Stated task — Only the lines from the one with "soundRing()" through the one with "for node in" are to be restated, word for word, with both of them included.

________

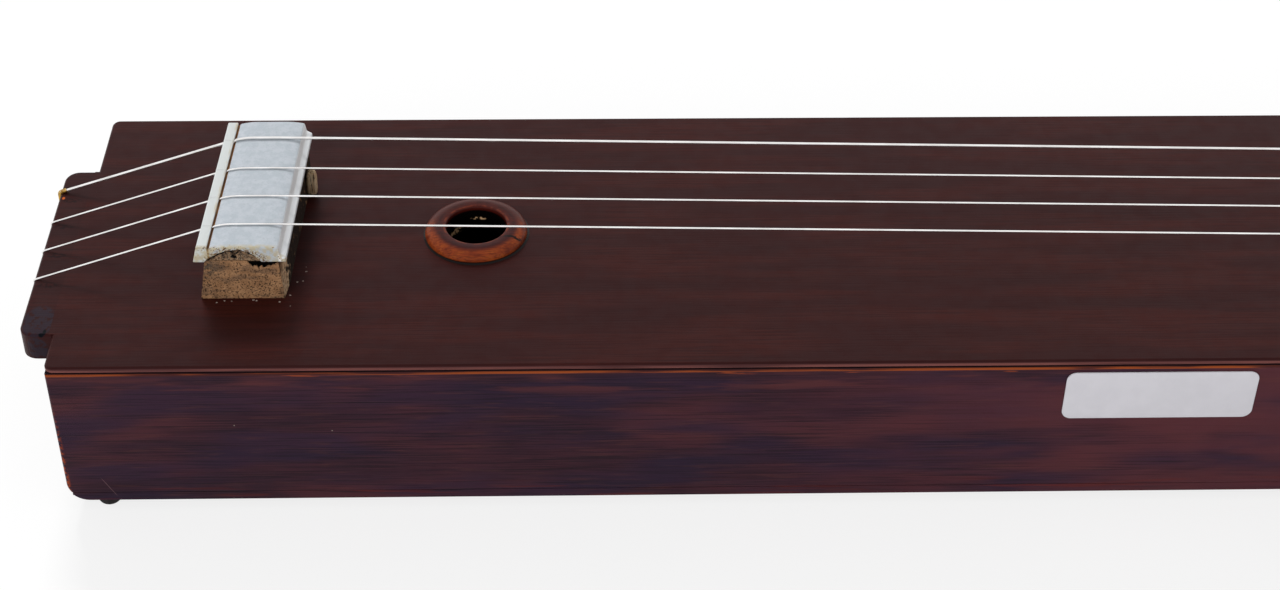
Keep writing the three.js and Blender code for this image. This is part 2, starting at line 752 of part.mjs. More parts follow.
// A flat plate under the plank, with a hole for the post and two ears that carry the worm
function tunerPlate() {
  const tail = -driveDistance - tunerPlateTailReach
  const head = tunerPlateHeadReach
  const half = tunerPlateLength / 2
  const radii = Array(4).fill(tunerPlateCornerRadius)
  const outline = roundedRectangle(tail, -half, head, half, radii)
  outline.holes.push(roundHole(0, 0, postRadius + runningGap, 16))
  for (const [x, y] of [
    [tail + tunerScrewInset, 0],
    [head - tunerScrewInset, half - tunerScrewInset],
    [head - tunerScrewInset, -half + tunerScrewInset],
  ]) {
    outline.holes.push(roundHole(x, y, tunerScrewRadius, 8))
  }
  const base = solid(extrudeUp(outline, plateBottom, plateBottom + tunerPlateThickness, 0, 3))
  const ear = new THREE.Shape()
  ear.moveTo(-driveDistance + earHalfWidth, plateBottom + tunerPlateThickness / 2)
  ear.lineTo(-driveDistance - earHalfWidth, plateBottom + tunerPlateThickness / 2)
  ear.lineTo(-driveDistance - earHalfWidth, wormHeight)
  ear.absarc(-driveDistance, wormHeight, earHalfWidth, Math.PI, 2 * Math.PI)
  ear.holes.push(roundHole(-driveDistance, wormHeight, wormRootRadius + runningGap, 12))
  const inner = solid(extrudeAcross(ear, -earSpan - earThickness, -earSpan))
  const outer = solid(extrudeAcross(ear, earSpan, earSpan + earThickness))
  return geometryOf(base.add(inner).add(outer))
}

// A waisted oval button with a socket for the shaft
function tunerButton() {
  const half = buttonWidth / 2
  const neck = buttonNeckWidth / 2
  const outline = new THREE.Shape()
  outline.moveTo(-neck, 0)
  outline.lineTo(neck, 0)
  const neckBend = buttonLength * buttonNeckBendShare
  const swellBend = buttonLength * buttonSwellBendShare
  const widest = buttonLength * buttonWidestShare
  const crownBend = buttonLength * buttonCrownBendShare
  const tipBend = half * buttonTipBendShare
  outline.bezierCurveTo(neck, neckBend, half, swellBend, half, widest)
  outline.bezierCurveTo(half, crownBend, tipBend, buttonLength, 0, buttonLength)
  outline.bezierCurveTo(-tipBend, buttonLength, -half, crownBend, -half, widest)
  outline.bezierCurveTo(-half, swellBend, -neck, neckBend, -neck, 0)
  const body = extrude(outline, buttonThickness, buttonEdge, 4)
    .translate(0, buttonStandOff, -buttonThickness / 2)
  const socket = alongY(rod(wormRootRadius + glueGap, buttonStandOff - overrun,
    buttonStandOff + buttonSocketDepth, 12))
  return cut(body, socket)
}

// String post: stub in the wheel, shank in the plate and ferrule, waist for the turns, drilled cap
function tunerPost() {
  const shankTop = boxTop + ferruleRimHeight + glueGap
  const capBase = boxTop + postRise - postCapHeight
  const top = boxTop + postRise
  const blank = turned([
    [0, gearBottom], [postStubRadius, gearBottom], [postStubRadius, plateBottom],
    [postRadius, plateBottom], [postRadius, shankTop], [postWaistRadius, shankTop + postCapRound],
    [postWaistRadius, capBase - postCapRound], [postRadius, capBase],
    [postRadius, top - postCapRound], [postRadius - postCapRound, top], [0, top],
  ], 12)
  const hole = alongX(rod(postHoleRadius, -2 * postRadius, 2 * postRadius, 8))
    .translate(0, 0, boxTop + postHoleRise)
  return cut(blank, hole)
}

function ferrule() {
  return turned([
    [postRadius + runningGap, -ferruleDepth], [ferruleRadius, -ferruleDepth], [ferruleRadius, glueGap],
    [ferruleRimRadius, glueGap], [ferruleRimRadius, ferruleRimHeight / 2],
    [ferruleRimRadius - ferruleRimHeight / 2, ferruleRimHeight],
    [postRadius + runningGap, ferruleRimHeight], [postRadius + runningGap, -ferruleDepth],
  ], 12)
}

function tuners() {
  for (const { name, post, side } of courses) {
    const tuner = new THREE.Group()
    tuner.position.set(boxLength + post, side * postSpread, 0)
    assembly.add(tuner)
    place(`tuner_plate_${name}`, tunerPlate(), steel, tuner)
    place(`tuner_post_${name}`, tunerPost(), steel, tuner)
    place(`tuner_ferrule_${name}`, ferrule(), steel, tuner).position.z = boxTop
    place(`tuner_gear_${name}`, wormWheel(), brass, tuner).position.z = wormHeight
    const key = new THREE.Group()
    key.position.set(-driveDistance, 0, wormHeight)
    key.rotation.x = side > 0 ? 0 : Math.PI
    tuner.add(key)
    place(`tuner_worm_${name}`, worm(), steel, key)
    place(`tuner_button_${name}`, tunerButton(), buttonCream, key)
  }
}

// Strings. Each is one unbroken tube from a loop round its pin to its turns round its post.
const stringSides = 6
const turnSteps = 16

function arc(centre, radius, from, to, steps) {
  return Array.from({ length: steps + 1 }, (_, i) => {
    const angle = from + (to - from) * i / steps
    return [centre[0] + radius * Math.cos(angle), centre[1] + radius * Math.sin(angle)]
  })
}

function stringTube(points, radius) {
  const positions = []
  const index = []
  const ways = points.slice(1).map((point, i) => point.clone().sub(points[i]).normalize())
  const tangents = points.map((_, i) => {
    const before = ways[Math.max(i - 1, 0)]
    const after = ways[Math.min(i, ways.length - 1)]
    return before.clone().add(after).normalize()
  })
  const normal = new THREE.Vector3().crossVectors(tangents[0], axisZ).normalize()
  if (normal.length() === 0) normal.copy(axisY)
  points.forEach((point, i) => {
    const turn = new THREE.Quaternion().setFromUnitVectors(tangents[Math.max(i - 1, 0)], tangents[i])
    normal.applyQuaternion(turn)
    const side = new THREE.Vector3().crossVectors(tangents[i], normal)
    for (let j = 0; j < stringSides; j++) {
      const angle = 2 * Math.PI * j / stringSides
      const corner = point.clone()
        .addScaledVector(normal, radius * Math.cos(angle))
        .addScaledVector(side, radius * Math.sin(angle))
      positions.push(corner.x, corner.y, corner.z)
    }
  })
  for (let i = 0; i + 1 < points.length; i++) {
    for (let j = 0; j < stringSides; j++) {
      const here = i * stringSides + j
      const beside = i * stringSides + (j + 1) % stringSides
      index.push(here, beside, here + stringSides, beside, beside + stringSides, here + stringSides)
    }
  }
  const last = (points.length - 1) * stringSides
  for (let j = 1; j + 1 < stringSides; j++) {
    index.push(0, j + 1, j, last, last + j, last + j + 1)
  }
  const geometry = new THREE.BufferGeometry()
  geometry.setAttribute("position", new THREE.Float32BufferAttribute(positions, 3))
  geometry.setIndex(index)
  return geometry
}

// The end of a string, hooked round its pin: from its free end to where it runs up the ledge
function pinHook({ y, radius }) {
  const turnRadius = pinRadius + stringGap + radius
  const x = ledgeFace - stringGap - radius
  const height = boxTop - pinDrop
  const steps = Math.round(pinHookShare * turnSteps)
  const hook = Array.from({ length: steps + 1 }, (_, i) => {
    const angle = 2 * Math.PI * pinHookShare * i / steps
    return new THREE.Vector3(x, y + turnRadius * Math.cos(angle), height - turnRadius * Math.sin(angle))
  })
  return [...hook, straightEnd(hook, 2 * radius)].toReversed()
}

// A point straight on from the end of a run of points
function straightEnd(points, length) {
  const way = points.at(-1).clone().sub(points.at(-2)).normalize()
  return points.at(-1).clone().addScaledVector(way, length)
}

// The turns round the post, upwards from where the string meets it
function postWinding({ y, radius, post, side }) {
  const centre = new THREE.Vector2(boxLength + post, side * postSpread)
  const from = new THREE.Vector2(guidePlace + guideThickness / 2, y)
  const turnRadius = postWaistRadius + windingClearance + radius
  const back = from.clone().sub(centre)
  const first = back.angle() + side * Math.acos(turnRadius / back.length())
  const pitch = 2 * radius + windingGap
  const height = boxTop + windingRise
  const winding = Array.from({ length: windingTurns * turnSteps + 1 }, (_, i) => {
    const turn = i / turnSteps
    const angle = first + side * 2 * Math.PI * turn
    return new THREE.Vector3(centre.x + turnRadius * Math.cos(angle),
      centre.y + turnRadius * Math.sin(angle), height + pitch * turn)
  })
  return [...winding, straightEnd(winding, 4 * radius)]
}

function stringRoute(course) {
  const { y, radius } = course
  const clear = stringGap + radius
  const onLine = ([x, z]) => new THREE.Vector3(x, y, z)
  const bend = stringBendRadius
  const bendCentre = [ledgeFace - clear + bend, boxTop + clear - bend]
  const overEdge = arc(bendCentre, bend, Math.PI, 0.6 * Math.PI, 4).map(onLine)
  const rib = [ribPoint(y, 0), ribPoint(y, ribWidth)]
  const runs = [0, crownRise / 2, crownRise, crownWidth - crownFallWidth]
  const crown = runs.map((run) => new THREE.Vector3(crownStart + run + y * bridgeSkewShare, y,
    crownHeight(run) + clear))
  for (const point of [...rib, ...crown]) point.z += boxTop
  const nut = [-nutThickness / 2, nutThickness / 2].map((offset) =>
    new THREE.Vector3(nutPlace + offset, y, boxTop + nutStringHeight))
  const guide = [-guideThickness / 2, guideThickness / 2].map((offset) =>
    new THREE.Vector3(guidePlace + offset, y, boxTop + guideStringHeight))
  return [...pinHook(course), ...overEdge, ...rib, ...crown, ...nut, ...guide, ...postWinding(course)]
}

// Least free gap between two turns of a winding, measured on its points
function leastGap(points, radius) {
  let least = Infinity
  for (let i = 0; i < points.length; i++) {
    for (let j = i + turnSteps / 2; j < points.length; j++) {
      least = Math.min(least, points[i].distanceTo(points[j]) - 2 * radius)
    }
  }
  return least
}

function strings() {
  for (const course of courses) {
    place(`string_${course.name}`, stringTube(stringRoute(course), course.radius), steel)
    const gap = leastGap(postWinding(course), course.radius)
    console.log(`string ${course.name}: least gap between turns ${gap.toFixed(2)} mm`)
  }
}

soundBox()
endWalls()
linings()
braces()
feet()
tailLedge()
soundRing()
bridgePlate()
bridgeBlock()
bridgeWedge()
nutAndGuide()
headPlank()
tuners()
strings()

export default assembly
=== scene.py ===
"""Box tanpura: the finish of its boards, bridge, ring, strings and tuners, and the studio round it.

Sizes are in millimetres, apart from those of properties, points and sockets, which are in metres.
Places are counted from the tail end of the box, its middle line and the top of its soundboard.
"""

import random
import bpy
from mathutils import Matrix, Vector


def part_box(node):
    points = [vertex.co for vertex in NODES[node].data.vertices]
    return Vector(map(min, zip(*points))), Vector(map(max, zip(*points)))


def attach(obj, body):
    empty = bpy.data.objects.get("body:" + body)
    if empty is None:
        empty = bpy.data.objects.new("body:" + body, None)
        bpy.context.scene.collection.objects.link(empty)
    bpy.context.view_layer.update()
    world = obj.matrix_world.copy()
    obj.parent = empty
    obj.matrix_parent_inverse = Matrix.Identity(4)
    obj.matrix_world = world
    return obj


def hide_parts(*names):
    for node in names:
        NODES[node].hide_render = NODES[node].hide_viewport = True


bl_info = {
    "name": "Box Tanpura",
    "version": (1, 0, 0),
    "blender": (4, 5, 0),
    "location": "View3D > Sidebar > Tanpura",
    "description": "Dresses the frame of a box tanpura with its woods, plate, strings and tuners",
    "category": "Object",
}

from math import acos, atan2, copysign, cos, pi, radians, sin, tan

import bmesh
import bpy
from mathutils import Matrix, Vector, noise
from mathutils.geometry import tessellate_polygon

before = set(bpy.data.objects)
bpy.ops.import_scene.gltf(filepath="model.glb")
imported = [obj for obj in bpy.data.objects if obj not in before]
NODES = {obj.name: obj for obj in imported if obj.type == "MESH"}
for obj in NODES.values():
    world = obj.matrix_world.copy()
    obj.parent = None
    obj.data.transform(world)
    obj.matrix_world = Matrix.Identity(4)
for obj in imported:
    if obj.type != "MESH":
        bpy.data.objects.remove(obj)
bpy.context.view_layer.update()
MM = 0.001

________

Full response —
soundRing()
bridgePlate()
bridgeBlock()
bridgeWedge()
nutAndGuide()
headPlank()
tuners()
strings()

export default assembly
=== scene.py ===
"""Box tanpura: the finish of its boards, bridge, ring, strings and tuners, and the studio round it.

Sizes are in millimetres, apart from those of properties, points and sockets, which are in metres.
Places are counted from the tail end of the box, its middle line and the top of its soundboard.
"""

import random
import bpy
from mathutils import Matrix, Vector


def part_box(node):
    points = [vertex.co for vertex in NODES[node].data.vertices]
    return Vector(map(min, zip(*points))), Vector(map(max, zip(*points)))


def attach(obj, body):
    empty = bpy.data.objects.get("body:" + body)
    if empty is None:
        empty = bpy.data.objects.new("body:" + body, None)
        bpy.context.scene.collection.objects.link(empty)
    bpy.context.view_layer.update()
    world = obj.matrix_world.copy()
    obj.parent = empty
    obj.matrix_parent_inverse = Matrix.Identity(4)
    obj.matrix_world = world
    return obj


def hide_parts(*names):
    for node in names:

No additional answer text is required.